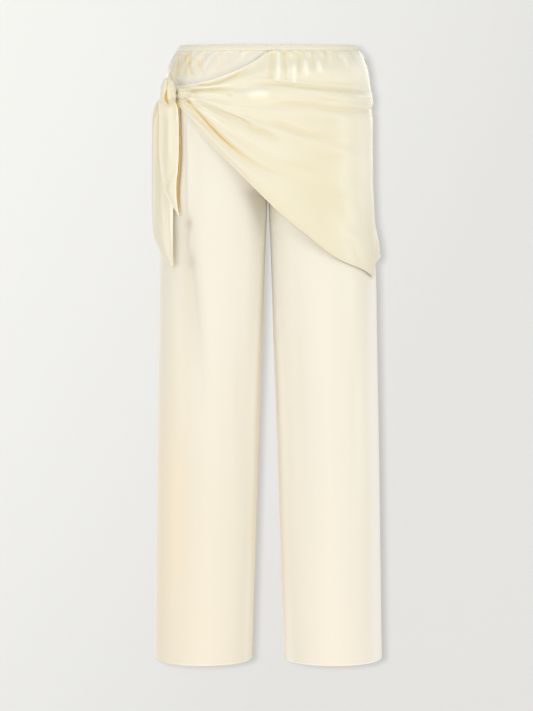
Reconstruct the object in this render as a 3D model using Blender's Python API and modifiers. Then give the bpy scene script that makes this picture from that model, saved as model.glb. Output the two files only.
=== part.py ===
"""Wide-leg satin trousers with an elastic waist and a wrap drawn round the hips to a half-bow.

The trousers are filled out and hollow, as on a wearer. The frame is +Z up with the waist's top
at the origin, the front faces -Y and +X is the wearer's left. Lengths here are in millimetres.
"""

import math
from collections import namedtuple

import bmesh
import bpy
import numpy as np

MM = 0.001

# Driving sizes
LENGTH = 1086.0
BAND_HEIGHT = 10.0
CROTCH_DEPTH = 250.0
WALL = 1.2
SEAM_GAP = 0.7
# Half of the gap between the wrap's halves at the side, as girth
SIDE_SEAM_GIRTH = 0.0016
# The elastic's reach outside and inside the hip outline, and the panels' start below it
BAND_OUT = 2.0
BAND_IN = 1.2
PANEL_DROP = 2.1
# The least that the wrap's outer face stands out from the panels
SEATED = 2.6

# The centre seams run in towards the crotch over this height
GROOVE_RISE = 110.0
# Power of the rounded outlines in plan, 2 being an ellipse
HIP_SQUARENESS = 2.6
LEG_SQUARENESS = 2.1
OUTLINE_POINTS = 80

# Gathers of the leg panels at the waist
GATHERS_A_QUARTER = 8
GATHER_DEPTH = 2.6
GATHER_END = 66.0
GATHER_UNEVENNESS = 0.25
GATHER_TURN = 17.0
GATHER_SEAM = 4.0
# Gathers of the wrap above its pouch fold, counted a place
WRAP_GATHERS = 1.6

# Half-widths at the wearer's right and left side, and half-depths at front and back, by height
Hip = namedtuple("Hip", "height right left front back")
HIPS = [
    Hip(0, 153, 153.5, 96, 100),
    Hip(-10, 159.5, 158, 100, 104),
    Hip(-22, 168.5, 163.5, 105, 110),
    Hip(-43, 179, 169, 111, 118),
    Hip(-60, 182, 171, 114, 123),
    Hip(-81, 184, 173, 116, 126),
    Hip(-114, 186, 177, 117, 128),
    Hip(-170, 187, 179.5, 117, 127),
    Hip(-236, 188.5, 181.5, 117, 124),
    Hip(-315, 190, 185.5, 117, 120),
    Hip(-377, 191, 190, 117, 118),
    Hip(-420, 191.5, 191.5, 117, 118),
]

# Each leg's outer and inner edge from the middle plane, and its half-depths, by height
Leg = namedtuple("Leg", "height right left inner front back")
LEGS = [
    Leg(-250, 188.7, 182, 0.15, 103, 108),
    Leg(-280, 189, 184, 1.3, 102, 107),
    Leg(-347, 190, 187.5, 4.3, 99, 104),
    Leg(-420, 191.5, 191, 6.8, 97, 102),
    Leg(-501, 192.5, 192.5, 9.3, 95, 100),
    Leg(-697, 196.5, 196.5, 16.3, 92, 95),
    Leg(-900, 199.5, 200, 22.6, 89, 91),
    Leg(-1086, 202.3, 203, 28.7, 87.5, 88.5),
]

# Soft troughs down the legs: panel, share of the way from side seam to inseam at the trough's
# top and bottom, its top and bottom height, depth and half-width
Crease = namedtuple("Crease", "panel start end top bottom depth reach")
CREASES = [
    Crease("right_leg_front", 0.30, 0.46, -240, -700, 5.0, 0.14),
    Crease("right_leg_front", 0.80, 0.74, -330, -800, 2.5, 0.12),
    Crease("left_leg_front", 0.34, 0.28, -420, -820, 2.2, 0.13),
    Crease("left_leg_front", 0.78, 0.70, -360, -900, 2.5, 0.12),
    Crease("right_leg_back", 0.40, 0.50, -330, -860, 4.5, 0.14),
    Crease("left_leg_back", 0.42, 0.52, -300, -800, 4.5, 0.14),
    Crease("left_leg_back", 0.80, 0.74, -360, -900, 2.5, 0.12),
]

# Places across the wrap, as girth: quarters of the way round from the left side seam, so 1 is
# the centre front and 2 the right side, and minus 1 the centre back and minus 2 the right side.
# The last four places are the left side front, the hem's corner, the notch past it and the side.
WRAP_FRONT_GIRTH = (1.63, 1.43, 1.20, 0.94, 0.75, 0.52, 0.31, 0.19, 0.15, 0.0)
WRAP_BACK_GIRTH = (-2.32, -2.14, -1.86, -1.36, -0.98, -0.64, -0.34, -0.20, -0.15, 0.0)

# Fold lines of the wrap from its top edge to its hem: heights at each place above, from knot to
# left side, and how far the cloth stands out from the hips at knot, thigh, middle and side
Fold = namedtuple("Fold", "name heights out_knot out_thigh out_middle out_side")
GATHERED_FOLDS = ("top_edge", "under_edge", "upper_roll")
WRAP_FOLDS = [
    Fold("top_edge", (-67, -64, -43, -10.3, -10.3, -10.3, -10.3, -10.3, -10.3, -10.3), 4.0, 4.5, 2.0, 2.0),
    Fold("under_edge", (-71, -70, -50, -22, -22, -22, -22, -22, -22, -22), 4.0, 2.4, 2.6, 2.4),
    Fold("upper_roll", (-73, -73, -60, -44, -44, -48, -50, -51, -52, -52), 4.4, 6.0, 5.5, 3.6),
    Fold("pouch_fold", (-76, -75, -66, -66, -71, -77, -80, -81, -81, -81), 4.2, 6.0, 3.6, 4.6),
    Fold("band_top", (-79, -78, -75, -72, -78, -83, -87, -87.5, -87.5, -87.5), 3.6, 2.8, 8.0, 9.6),
    Fold("band", (-82, -85, -87, -87, -91, -97, -101, -101, -101, -101), 4.4, 8.0, 8.5, 8.8),
    Fold("band_foot", (-84, -91, -102, -103, -103, -111, -113, -112, -112, -112), 4.0, 6.0, 3.4, 4.4),
    Fold("below_band", (-86, -97, -109, -118, -123, -130, -134, -134, -134, -134), 4.6, 7.5, 7.2, 7.6),
    Fold("high_fold", (-87, -101, -118, -134, -149, -162, -173, -175, -176, -176), 4.0, 6.0, 3.8, 6.4),
    Fold("between", (-88, -103, -123, -147, -166, -185, -199, -203, -204, -204), 4.6, 6.5, 6.6, 5.6),
    Fold("low_fold", (-89, -105, -128, -161, -185, -212, -231, -237, -238, -239), 3.8, 3.0, 5.2, 4.6),
    Fold("belly", (-90, -116, -154, -192, -216, -243, -262, -270, -271, -272), 4.8, 8.0, 7.0, 4.2),
    Fold("deep_fold", (-92, -133, -185, -220, -240, -268, -290, -300, -300, -300), 3.0, 2.4, 3.6, 3.2),
    Fold("hem_roll", (-93, -147, -205, -253, -286, -323, -345, -356, -346, -338), 4.6, 7.0, 6.0, 3.2),
    Fold("hem", (-94, -161, -219, -284, -324, -369, -391, -405, -384, -368), 4.0, 4.5, 4.2, 2.6),
]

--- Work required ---
Set down verbatim only the lines between the start of the data above and the line with "SEATED = 2.6", both boundaries included.

--- Response ---
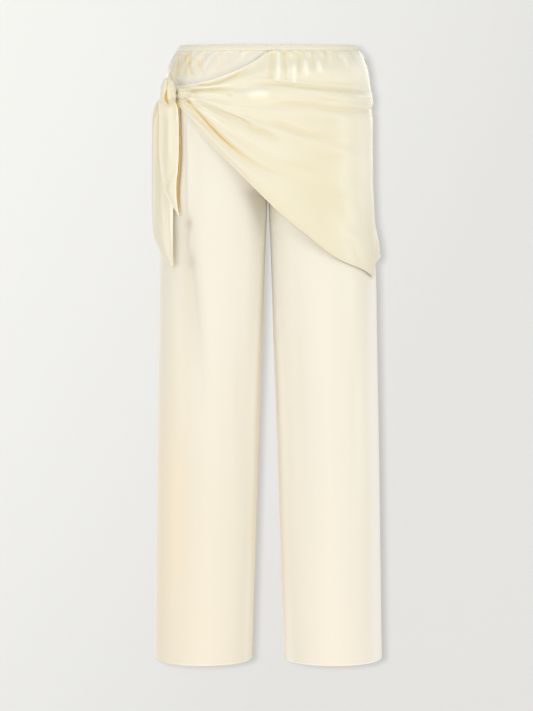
Reconstruct the object in this render as a 3D model using Blender's Python API and modifiers. Then give the bpy scene script that makes this picture from that model, saved as model.glb. Output the two files only.
=== part.py ===
"""Wide-leg satin trousers with an elastic waist and a wrap drawn round the hips to a half-bow.

The trousers are filled out and hollow, as on a wearer. The frame is +Z up with the waist's top
at the origin, the front faces -Y and +X is the wearer's left. Lengths here are in millimetres.
"""

import math
from collections import namedtuple

import bmesh
import bpy
import numpy as np

MM = 0.001

# Driving sizes
LENGTH = 1086.0
BAND_HEIGHT = 10.0
CROTCH_DEPTH = 250.0
WALL = 1.2
SEAM_GAP = 0.7
# Half of the gap between the wrap's halves at the side, as girth
SIDE_SEAM_GIRTH = 0.0016
# The elastic's reach outside and inside the hip outline, and the panels' start below it
BAND_OUT = 2.0
BAND_IN = 1.2
PANEL_DROP = 2.1
# The least that the wrap's outer face stands out from the panels
SEATED = 2.6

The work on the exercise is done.